I’d rather be a Sunni in Iran than to be a Shi’aa under Taliban rule in Afghanistan.
Some of the details you mentioned in this post are probably incorrect or exaggerated (namely gang-raping Zoroastrian girls and ban on music, respectively). In addition some improvements have been made in recent years, for example in the case of ‘Bill of Retribution’ which finally made the blood money of a non-Muslim equal to that of a Muslim. Moreover officials usually shut their eyes to some of the laws passed by authorities, for example about liquor or pork; you may easily find them in Christian-dominated districts (last week prices of Isfahan: a pork-burger, just 4 dollars).
By the way, I generally agree that minorities (either religious or ethnic ones) are being systematically mistreated in Iran. However it should be noted that socio-political phenomena often follow a continuous pattern throughout both history and region. Therefore if one focuses on one certain episode while ignoring the broader historical and regional contexts, his conclusion is susceptible to flaw.
Firstly, with regards to broader historical context, I have to mention that such discriminations are usually a legacy of the past. (This, however, does not mean that IRI did not contribute to them.) For example about Shiite-Sunni conflict, a balanced view has to consider the events of even 7 centuries ago, even including Safavid-Ottoman wars. Long standing conflicts and lack of dialogue have made such harsh sentiments among Shiite people toward Sunnis that even if IRI decides to remove legal bans, social discrimination continues to exist. And though such ‘harsh sentiments’ does not usually turn into violent acts, they often translate into political, systematic discrimination thanks to lack of a democratic temperament in Iran (neither socially nor politically). To an extent, same analysis applies to Bahai faith.
Secondly, with regards to broader regional context, it should be noted that regional or even global interactions somehow affect the issue of interest. For example, people rarely distinguish a Jewish businessman from soldiers who allegedly shot Muhammad al-Dura. Or when they hear of rumors/stories of Shiite being persecuted in Saudi Arabia, they can hardly endorse a Sunni mosque in downtown. I know that this is not fair. The solution, however, does not flow from the upward.

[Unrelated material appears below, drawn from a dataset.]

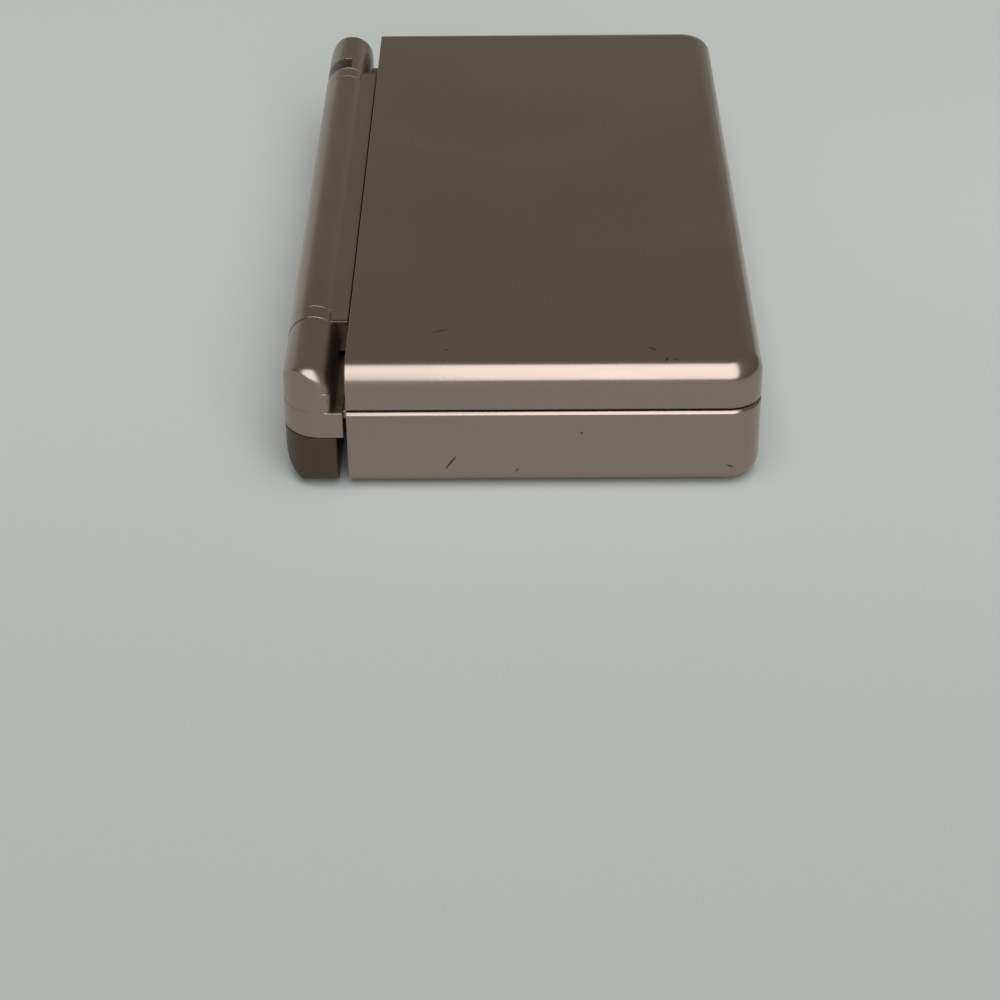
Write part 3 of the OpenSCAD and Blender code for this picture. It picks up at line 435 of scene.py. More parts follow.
@dataclass(frozen=True)
class HandledFinish(Finish):
    """A finish with a fine grain, and smears, hairlines and rubbed edges over it.

    The grain and the smears are in marks per metre, and the edge and the depth in metres. A shade
    is what Finish.shade takes: a factor on the colour, a lift and a cap.
    """

    grain: float = 4200.0
    flake: float = 0.15
    tone: Pair = (0.86, 1.14)
    depth: float = 0.000006
    strength: float = 0.6
    smear_scale: float = 45.0
    haze: float = 0.10
    haze_shade: tuple[float, ...] = (1.5, 0.012, 0.9)
    hairline: float = 0.0
    hairline_shade: tuple[float, ...] = (1.5,)
    edge: float = 0.00012
    wear: float = 0.25
    edge_shade: tuple[float, ...] = (1.8, 0.02, 0.9)
    rough_span: Pair = (-0.05, 0.07)

    def wire(self, tree: MaterialTree) -> None:
        """Joins the grain and the marks of use to the shader.

        Args:
            tree: the material's tree.
        """
        tone, height = self.pattern(tree)
        marks = tree.effect("handling_marks", Smear_Scale=self.smear_scale)
        color = tree.mix(tree.times(marks["Smear"], self.haze), self.tint(tree, tone, *self.tone),
                         self.hazed(tree, tone))
        if self.hairline:
            color = tree.mix(tree.times(marks["Hairline"], self.hairline), color,
                             self.shade(*self.hairline_shade))
        normal = None
        if self.wear:
            edge = tree.effect("edge_wear", Radius=self.edge, Amount=self.wear)
            color, normal = tree.mix(edge["Mask"], color, self.shade(*self.edge_shade)), edge["Normal"]
        tree.look(Base_Color=self.marked(tree, color), Roughness=self.sheen(tree, tone, marks["Smear"]))
        tree.bump(height, self.depth, self.strength, normal)

    def pattern(self, tree: MaterialTree) -> tuple[Socket, Socket]:
        """The tone and the height of the surface's own grain."""
        fine = tree.effect("surface_grain", Scale=self.grain, Flake=self.flake)
        return fine["Tone"], fine["Height"]

    def hazed(self, tree: MaterialTree, tone: Socket) -> Socket | Color:
        """The colour under a smear."""
        return self.shade(*self.haze_shade)

    def marked(self, tree: MaterialTree, color: Socket) -> Socket:
        """The colour with the marks of this finish alone."""
        return color

    def sheen(self, tree: MaterialTree, tone: Socket, smear: Socket) -> Socket:
        """The roughness, which varies with the smears."""
        return self.rough(tree, smear, *self.rough_span)


@dataclass(frozen=True)
class MetallicPaint(HandledFinish):
    """Satin metallic paint on the outer shells: flakes, smears, rubbed edges and scratches."""

    grain: float = 5200.0
    flake: float = 0.75
    tone: Pair = (0.98, 1.025)
    depth: float = 0.0000006
    strength: float = 0.12
    smear_scale: float = 22.0
    haze: float = 0.16
    hairline: float = 0.15
    edge: float = 0.00022
    wear: float = 0.35
    edge_shade: tuple[float, ...] = (1.55,)
    rough_span: Pair = (-0.03, 0.05)
    flake_rough: float = 0.02
    dust: Color = (0.30, 0.28, 0.255)
    dust_tone: Pair = (0.90, 0.95)
    scratch_color: Color = (0.035, 0.03, 0.027)
    scratch_share: float = 0.8
    grime_color: Color = (0.016, 0.011, 0.008)
    scratches: tuple[Scratch, ...] = ()
    grime: tuple[ShadeAndPrintBox, ...] = ()

    def hazed(self, tree: MaterialTree, tone: Socket) -> Socket | Color:
        """Dust that the paint's flakes show through."""
        return self.tint(tree, tone, *self.dust_tone, self.dust)

    def marked(self, tree: MaterialTree, color: Socket) -> Socket:
        """The colour with its scratches, its painted shade in the gaps and its black print.

        Args:
            tree: the material's tree.
            color: the colour so far.

        Returns:
            The marked colour's socket.
        """
        for scratch in self.scratches:
            mark = tree.effect("scratch_mark", Centre=scratch.centre, Along=scratch.along,
                               Length=scratch.length, Width=scratch.width)
            color = tree.mix(tree.times(mark["Mask"], self.scratch_share), color, self.scratch_color)
        # painted shade in the gaps between parts, and the black print, darken the colour here
        for spot in self.grime:
            zone = tree.effect("grime_zone", Centre=spot.centre, Half=spot.half, Softness=spot.softness)
            color = tree.mix(tree.times(zone["Mask"], spot.amount), color, self.grime_color)
        return color

    def sheen(self, tree: MaterialTree, tone: Socket, smear: Socket) -> Socket:
        """The roughness, which varies with the smears and a little with the flakes."""
        return tree.math("ADD", super().sheen(tree, tone, smear), tree.times(tone, self.flake_rough))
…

You guys might want to check out this comic.
Hilarious !
I have lived and worked in Iran for number of years and to my experience, in today Islamic Iran not only the religious or ethnic minorities are mistreated but also the majority! We shouldn’t forget that 99% of political prisoners as well as those who have been executed for their political oppositions to the clerical regime since 1979 are or were Muslims and Persians.
PV
Esra’a
The cartoon was very expressive of the situation. My husband had a good laugh. I just don’t know for how long they want to keep their head tucked in their feathers. What is a large group of people going to a place and all introduce themselves as Bahais? All the youth who feel intimidated by the way authorities discriminate the Bahais try to introduce themselves as Bahais, then what will happen? Would they all be sent to jail? Well, a couple of games as such might be useful really. I played this game when it came to racial discrimination. If I came across a person who talked ill about another ethnic group or race I would introduce myself as the insulted ethnic group. That makes the offender embarrassed. I wish things were as easy as I assume, but I know they are not, because we are not dealing with some cool individuals who understand some thing is wrong and change their ways, we are face to face with a bunch of robot?
That picture of Ahmadinejad is a complement.
Omid
What can I say… believe me if he had a good heart and a bit of wisdom I wouldn’t mind him looking like a rare living being. He is a big failor, big time…
great cartoon!!! love it, so right on the issue. any chance you guys can feature it?
lol eli
Esra’a thank you.
Your work and initiatives are amazing! Please keep it up! It is so needed in this world of ours. We all can only try to make our own little contributions.